— start of PROVIDED DATA —
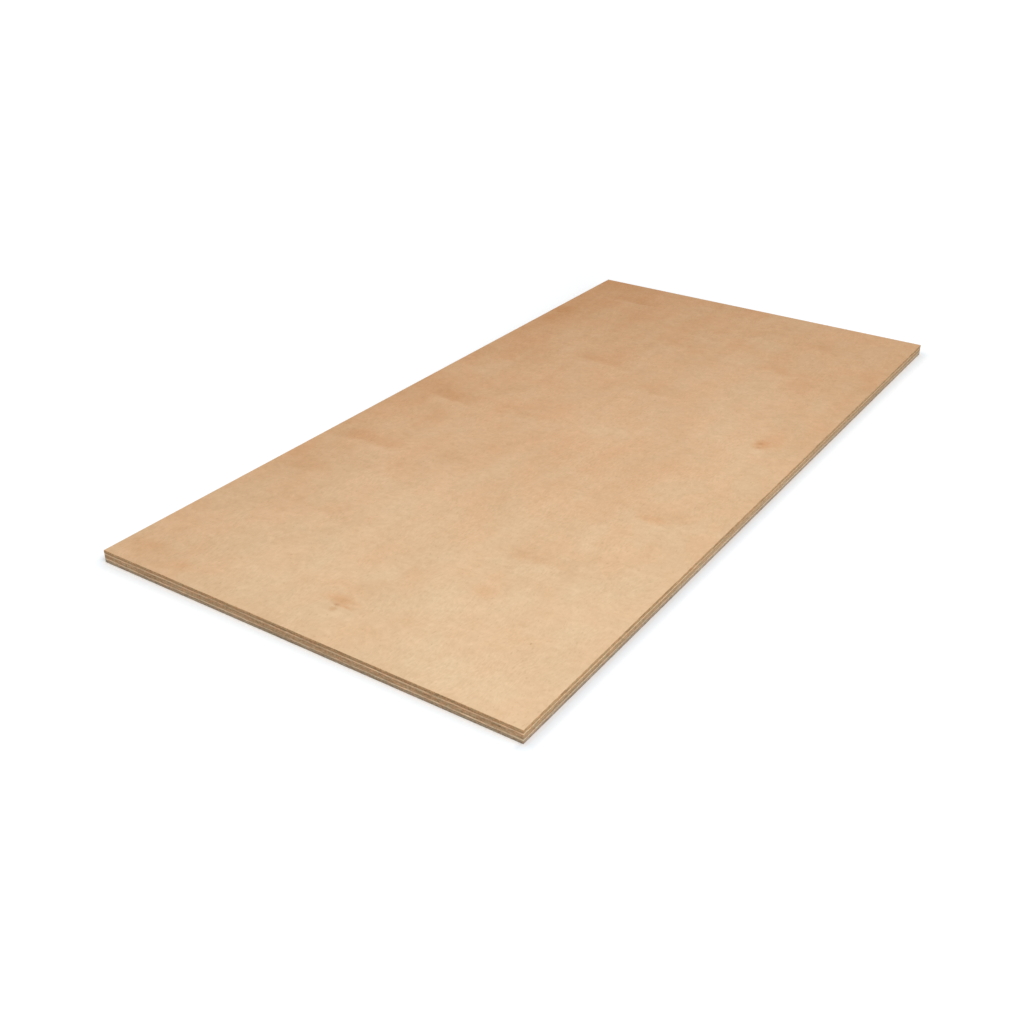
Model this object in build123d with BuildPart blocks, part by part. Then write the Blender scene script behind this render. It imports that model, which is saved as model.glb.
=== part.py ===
from build123d import *
import os

# A plywood sheet, lying flat with its good face up.
# Five peeled veneers are glued face to face, each with its grain square to its
# neighbours'. The cured board is sawn to size in one pass and sanded, so the
# plies end flush with each other on all four edges.
# X runs across the sheet, Y runs along the grain of the face and Z is up.
# The origin is the centre of the underside.

# The trimmed size: half a full sheet each way.
sheet_width = 607.0
sheet_length = 1220.0

# The plies. The lay-up is balanced: the same plies lie above the core as below
# it, so that the sheet stays flat as it dries and takes up damp.
outer_ply_thickness = 3.9
crossband_thickness = 2.3
core_ply_thickness = 4.7

# The saw leaves a sharp arris round each face, and sanding takes it off.
sanded_arris_radius = 0.4

# Heights of the four glue lines and of the face.
back_glue_line = outer_ply_thickness
core_underside = back_glue_line + crossband_thickness
core_topside = core_underside + core_ply_thickness
face_glue_line = core_topside + crossband_thickness
face_height = face_glue_line + outer_ply_thickness

os.makedirs("parts", exist_ok=True)

# The back ply is the underside, with the arris eased all round it.
with BuildPart() as back_ply:
    with BuildSketch():
        Rectangle(sheet_width, sheet_length)
    extrude(amount=outer_ply_thickness)
    underside = back_ply.faces().sort_by(Axis.Z).first
    fillet(underside.edges(), radius=sanded_arris_radius)
back_ply.part.label = "back_ply"
export_step(back_ply.part, "parts/back_ply.step")

# The inner plies are square on every edge, where the saw left them.
inner_plies = {
    "lower_crossband": (back_glue_line, crossband_thickness),
    "core_ply": (core_underside, core_ply_thickness),
    "upper_crossband": (core_topside, crossband_thickness),
}
for ply_name, (underside_height, thickness) in inner_plies.items():
    with BuildPart() as inner_ply:
        with BuildSketch(Plane.XY.offset(underside_height)):
            Rectangle(sheet_width, sheet_length)
        extrude(amount=thickness)
    inner_ply.part.label = ply_name
    export_step(inner_ply.part, f"parts/{ply_name}.step")

# The face ply carries the good face, with the arris eased all round it.
with BuildPart() as face_ply:
    with BuildSketch(Plane.XY.offset(face_glue_line)):
        Rectangle(sheet_width, sheet_length)
    extrude(amount=outer_ply_thickness)
    good_face = face_ply.faces().sort_by(Axis.Z).last
    fillet(good_face.edges(), radius=sanded_arris_radius)
face_ply.part.label = "face_ply"
export_step(face_ply.part, "parts/face_ply.step")

print(f"sheet {sheet_width} x {sheet_length} x {face_height:.1f} mm")
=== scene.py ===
# %% [markdown]
# # A sheet of plywood
# Plywood is made from veneers that are peeled off a turning log as one long ribbon. They are dried,
# laid with the grain of each square to the next, glued under heat, sawn to size and sanded. What the
# eye reads on a finished sheet is the figure of the top veneer and the bands of the plies along the
# sawn edges.
#
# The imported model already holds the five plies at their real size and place, so this script loads it
# as a fixed frame and works on what a solid can't say: the relief that the saw left on the edges, and
# the colour and grain of the wood.

# %% Load the frame
import math

import bmesh
import bpy
from mathutils import Matrix, Vector, noise


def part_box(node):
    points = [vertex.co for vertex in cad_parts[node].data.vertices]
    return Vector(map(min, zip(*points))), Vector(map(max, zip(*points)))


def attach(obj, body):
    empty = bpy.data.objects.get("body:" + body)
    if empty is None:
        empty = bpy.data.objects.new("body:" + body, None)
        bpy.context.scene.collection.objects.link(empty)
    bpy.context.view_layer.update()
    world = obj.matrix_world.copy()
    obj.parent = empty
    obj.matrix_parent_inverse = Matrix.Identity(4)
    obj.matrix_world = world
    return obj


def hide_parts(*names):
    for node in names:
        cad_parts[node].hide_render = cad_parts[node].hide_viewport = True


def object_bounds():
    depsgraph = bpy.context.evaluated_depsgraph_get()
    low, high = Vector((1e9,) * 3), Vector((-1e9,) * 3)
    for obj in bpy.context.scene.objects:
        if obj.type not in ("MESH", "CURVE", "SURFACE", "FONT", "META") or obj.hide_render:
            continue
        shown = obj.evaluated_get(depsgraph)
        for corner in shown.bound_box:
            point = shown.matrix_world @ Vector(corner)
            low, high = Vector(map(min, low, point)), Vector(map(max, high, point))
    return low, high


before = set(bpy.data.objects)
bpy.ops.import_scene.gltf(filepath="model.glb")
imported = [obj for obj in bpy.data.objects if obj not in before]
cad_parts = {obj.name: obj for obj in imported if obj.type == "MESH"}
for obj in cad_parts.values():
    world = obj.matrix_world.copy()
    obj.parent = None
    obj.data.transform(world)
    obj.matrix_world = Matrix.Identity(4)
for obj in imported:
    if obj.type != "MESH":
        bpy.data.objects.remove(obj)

CAD_BOX = [list(corner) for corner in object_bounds()]
MM = 0.001

# %% [markdown]
# ## The sheet in numbers
# Every later size is worked out from the frame, so the looks follow the model if its size changes. The
# plies are read from the bottom up. The grain of the outer plies and of the core runs along the sheet,
# and that of the two crossbands runs across it. That one fact decides what each sawn edge shows:
# fibres lying along it, or their cut ends.

# %% Read the sheet and its plies
LOW, HIGH = (Vector(corner) for corner in CAD_BOX)
WIDTH, LENGTH, THICKNESS = HIGH - LOW
ALONG, ACROSS = "along", "across"
GRAIN = {
    "back_ply": ALONG,
    "lower_crossband": ACROSS,
    "core_ply": ALONG,
    "upper_crossband": ACROSS,
    "face_ply": ALONG,
}

print(f"sheet {WIDTH / MM:.1f} x {LENGTH / MM:.1f} x {THICKNESS / MM:.1f} mm")
for ply in GRAIN:
    low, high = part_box(ply)
    print(f"{ply}: {low.z / MM:.1f} to {high.z / MM:.1f} mm up, grain {GRAIN[ply]} the sheet")

# %% [markdown]
# ## The camera
# The camera stands near the right corner and looks down on the sheet. Its place, its lens and the
# small tilt of its horizon were found by fitting the sheet's corners to the picture, so the render can
# be laid over it. A camera could also be aimed with a Track To constraint. A matrix made from its three
# axes says the same without anything live.

# %% Place the camera
CAMERA_PLACE = Vector((0.8155, -1.3984, 0.7862))
CAMERA_AZIMUTH = math.radians(33.719)
CAMERA_ELEVATION = math.radians(29.241)
CAMERA_ROLL = math.radians(0.163)
LENS_MM = 43.37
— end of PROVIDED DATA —
Look back at the data above. Transcribe exactly the lines starting at the line that contains "# The face ply" and ending at the line that contains "bpy.context.scene.collection.objects.link(empty)".

# The face ply carries the good face, with the arris eased all round it.
with BuildPart() as face_ply:
    with BuildSketch(Plane.XY.offset(face_glue_line)):
        Rectangle(sheet_width, sheet_length)
    extrude(amount=outer_ply_thickness)
    good_face = face_ply.faces().sort_by(Axis.Z).last
    fillet(good_face.edges(), radius=sanded_arris_radius)
face_ply.part.label = "face_ply"
export_step(face_ply.part, "parts/face_ply.step")

print(f"sheet {sheet_width} x {sheet_length} x {face_height:.1f} mm")
=== scene.py ===
# %% [markdown]
# # A sheet of plywood
# Plywood is made from veneers that are peeled off a turning log as one long ribbon. They are dried,
# laid with the grain of each square to the next, glued under heat, sawn to size and sanded. What the
# eye reads on a finished sheet is the figure of the top veneer and the bands of the plies along the
# sawn edges.
#
# The imported model already holds the five plies at their real size and place, so this script loads it
# as a fixed frame and works on what a solid can't say: the relief that the saw left on the edges, and
# the colour and grain of the wood.

# %% Load the frame
import math

import bmesh
import bpy
from mathutils import Matrix, Vector, noise


def part_box(node):
    points = [vertex.co for vertex in cad_parts[node].data.vertices]
    return Vector(map(min, zip(*points))), Vector(map(max, zip(*points)))


def attach(obj, body):
    empty = bpy.data.objects.get("body:" + body)
    if empty is None:
        empty = bpy.data.objects.new("body:" + body, None)
        bpy.context.scene.collection.objects.link(empty)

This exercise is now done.